City Tavern, a historical restaurant in Philadelphia, was forced to close because it is located inside Independence National Historical Park and the building is owned by the U.S. National Parks Service. The restaurant’s public relations director Molly Yun said they were forced to cancel booked parties, including one serving 200 visitors from Japan on Wednesday night, for at least the next four days leaving patrons “angry” and “aggravated.” Yun added that City Tavern was allowed to remain open during the last government shutdown 17 years ago.
In Las Vegas, elderly residents have been forced out of their private homes on Lake Mead because they happen to be located on federal land. An estimated 60 families with vacation homes along the lake who were given notice by the National Park Service earlier this week to gather their stuff and leave, according to Christie Vanover, a spokeswoman for the Lake Mead Recreational Area.
Perhaps the most preposterous and obnoxious forced closing so far is this: the National Park Service has closed access to Florida Bay…which leads to the OCEAN. That’s right – charter boat captains in Florida were told that until government funding is restored, more than 1,100 square miles of prime fishing is off limits between the southern tip of the mainland to the Keys.
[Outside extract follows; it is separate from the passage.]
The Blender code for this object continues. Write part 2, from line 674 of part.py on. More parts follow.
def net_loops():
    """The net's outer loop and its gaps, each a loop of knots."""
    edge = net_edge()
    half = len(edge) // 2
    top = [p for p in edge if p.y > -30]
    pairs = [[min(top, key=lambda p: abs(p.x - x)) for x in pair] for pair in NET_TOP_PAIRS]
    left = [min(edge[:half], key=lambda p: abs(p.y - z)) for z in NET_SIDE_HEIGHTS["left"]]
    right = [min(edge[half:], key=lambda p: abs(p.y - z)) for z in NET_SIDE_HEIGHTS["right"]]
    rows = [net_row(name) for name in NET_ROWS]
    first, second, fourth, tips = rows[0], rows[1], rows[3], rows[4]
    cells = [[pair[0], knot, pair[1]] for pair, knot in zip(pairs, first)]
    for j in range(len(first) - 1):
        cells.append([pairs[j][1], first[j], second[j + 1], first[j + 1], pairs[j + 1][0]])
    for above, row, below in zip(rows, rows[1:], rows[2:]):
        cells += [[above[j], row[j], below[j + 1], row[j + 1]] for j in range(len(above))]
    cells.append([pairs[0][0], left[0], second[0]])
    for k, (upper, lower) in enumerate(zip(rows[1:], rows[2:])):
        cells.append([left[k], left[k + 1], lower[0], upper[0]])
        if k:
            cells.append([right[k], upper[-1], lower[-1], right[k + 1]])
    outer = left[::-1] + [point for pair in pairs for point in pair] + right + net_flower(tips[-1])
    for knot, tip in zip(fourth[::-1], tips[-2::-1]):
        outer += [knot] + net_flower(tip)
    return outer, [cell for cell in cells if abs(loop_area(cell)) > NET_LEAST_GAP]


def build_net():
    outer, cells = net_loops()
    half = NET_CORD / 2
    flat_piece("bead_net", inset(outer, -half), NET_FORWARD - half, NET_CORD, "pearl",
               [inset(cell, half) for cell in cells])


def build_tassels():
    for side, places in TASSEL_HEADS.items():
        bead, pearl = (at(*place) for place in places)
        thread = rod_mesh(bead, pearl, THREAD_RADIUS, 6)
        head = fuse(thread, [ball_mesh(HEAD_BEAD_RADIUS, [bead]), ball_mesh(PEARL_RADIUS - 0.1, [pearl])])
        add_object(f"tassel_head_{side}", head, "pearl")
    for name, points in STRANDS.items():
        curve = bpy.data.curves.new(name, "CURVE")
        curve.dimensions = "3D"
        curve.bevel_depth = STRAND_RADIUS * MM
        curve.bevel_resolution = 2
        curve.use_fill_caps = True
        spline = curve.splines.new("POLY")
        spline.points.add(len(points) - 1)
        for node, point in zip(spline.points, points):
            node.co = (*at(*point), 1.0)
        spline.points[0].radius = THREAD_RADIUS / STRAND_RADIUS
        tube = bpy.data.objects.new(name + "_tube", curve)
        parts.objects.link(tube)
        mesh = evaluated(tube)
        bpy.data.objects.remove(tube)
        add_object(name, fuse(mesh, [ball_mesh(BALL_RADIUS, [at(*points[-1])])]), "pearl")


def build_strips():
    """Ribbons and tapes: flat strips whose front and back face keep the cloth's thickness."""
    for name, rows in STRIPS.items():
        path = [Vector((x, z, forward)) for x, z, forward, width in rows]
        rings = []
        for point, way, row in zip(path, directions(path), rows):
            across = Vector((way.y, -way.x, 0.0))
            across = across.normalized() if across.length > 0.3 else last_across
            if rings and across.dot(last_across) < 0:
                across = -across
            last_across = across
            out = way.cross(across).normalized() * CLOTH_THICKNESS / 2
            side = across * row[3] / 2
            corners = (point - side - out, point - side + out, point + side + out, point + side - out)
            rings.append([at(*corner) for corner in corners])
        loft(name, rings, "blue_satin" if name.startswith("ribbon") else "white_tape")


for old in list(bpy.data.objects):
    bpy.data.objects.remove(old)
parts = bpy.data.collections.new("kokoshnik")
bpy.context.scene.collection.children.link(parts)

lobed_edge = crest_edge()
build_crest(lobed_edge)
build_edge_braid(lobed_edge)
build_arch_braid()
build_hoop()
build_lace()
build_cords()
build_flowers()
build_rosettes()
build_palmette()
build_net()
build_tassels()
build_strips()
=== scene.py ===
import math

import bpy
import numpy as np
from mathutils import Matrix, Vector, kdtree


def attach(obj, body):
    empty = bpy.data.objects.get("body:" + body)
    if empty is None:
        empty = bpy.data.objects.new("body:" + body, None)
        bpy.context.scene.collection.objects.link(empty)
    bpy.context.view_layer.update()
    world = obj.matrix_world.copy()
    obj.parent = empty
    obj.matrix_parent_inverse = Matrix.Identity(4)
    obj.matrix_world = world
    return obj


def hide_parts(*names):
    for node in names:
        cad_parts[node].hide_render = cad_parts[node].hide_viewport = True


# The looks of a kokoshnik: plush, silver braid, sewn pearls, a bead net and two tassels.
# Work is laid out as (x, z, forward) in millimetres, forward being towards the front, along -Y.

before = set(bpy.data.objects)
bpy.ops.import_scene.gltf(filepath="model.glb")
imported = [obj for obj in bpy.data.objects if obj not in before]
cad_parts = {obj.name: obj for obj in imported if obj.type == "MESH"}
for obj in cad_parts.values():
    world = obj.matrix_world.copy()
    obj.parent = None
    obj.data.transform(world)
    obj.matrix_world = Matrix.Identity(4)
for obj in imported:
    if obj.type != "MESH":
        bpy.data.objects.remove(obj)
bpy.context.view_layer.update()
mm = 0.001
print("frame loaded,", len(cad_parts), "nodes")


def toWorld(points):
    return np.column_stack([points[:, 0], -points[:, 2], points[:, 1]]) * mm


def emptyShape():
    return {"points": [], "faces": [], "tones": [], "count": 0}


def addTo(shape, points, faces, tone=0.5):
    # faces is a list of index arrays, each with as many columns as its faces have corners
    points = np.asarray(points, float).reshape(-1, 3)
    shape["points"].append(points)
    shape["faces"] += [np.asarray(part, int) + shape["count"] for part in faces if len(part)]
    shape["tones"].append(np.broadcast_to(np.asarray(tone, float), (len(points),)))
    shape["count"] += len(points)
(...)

The closing affects not only fishing guides, but anyone with a license to conduct business in the park, including tour operators and paddling guides. Anyone with a Commercial Use Authorization permit will be impacted, said Dan Kimball, superintendent of Everglades and Dry Tortugas national parks. Park rangers will be on duty to enforce the ban.
The feds ordered the state of Wisconsin to close several state parks that receive federal funding. However, Governor Scott Walker has decided to ignore that order and a Fish and Wildlife Service order to ban hunting and fishing on federal lands. State officials said that Wisconsin provides more than half the funding for the parks, so they will be kept open with state money.
Governor Walker isn’t the only one who is defying government orders – citizens are tired of the shutdown shenanigans too, and are taking matters into their own hands:
Perhaps the best thing to shut down since the Shutdown began: The Obamacare website has been closed for repairs this weekend.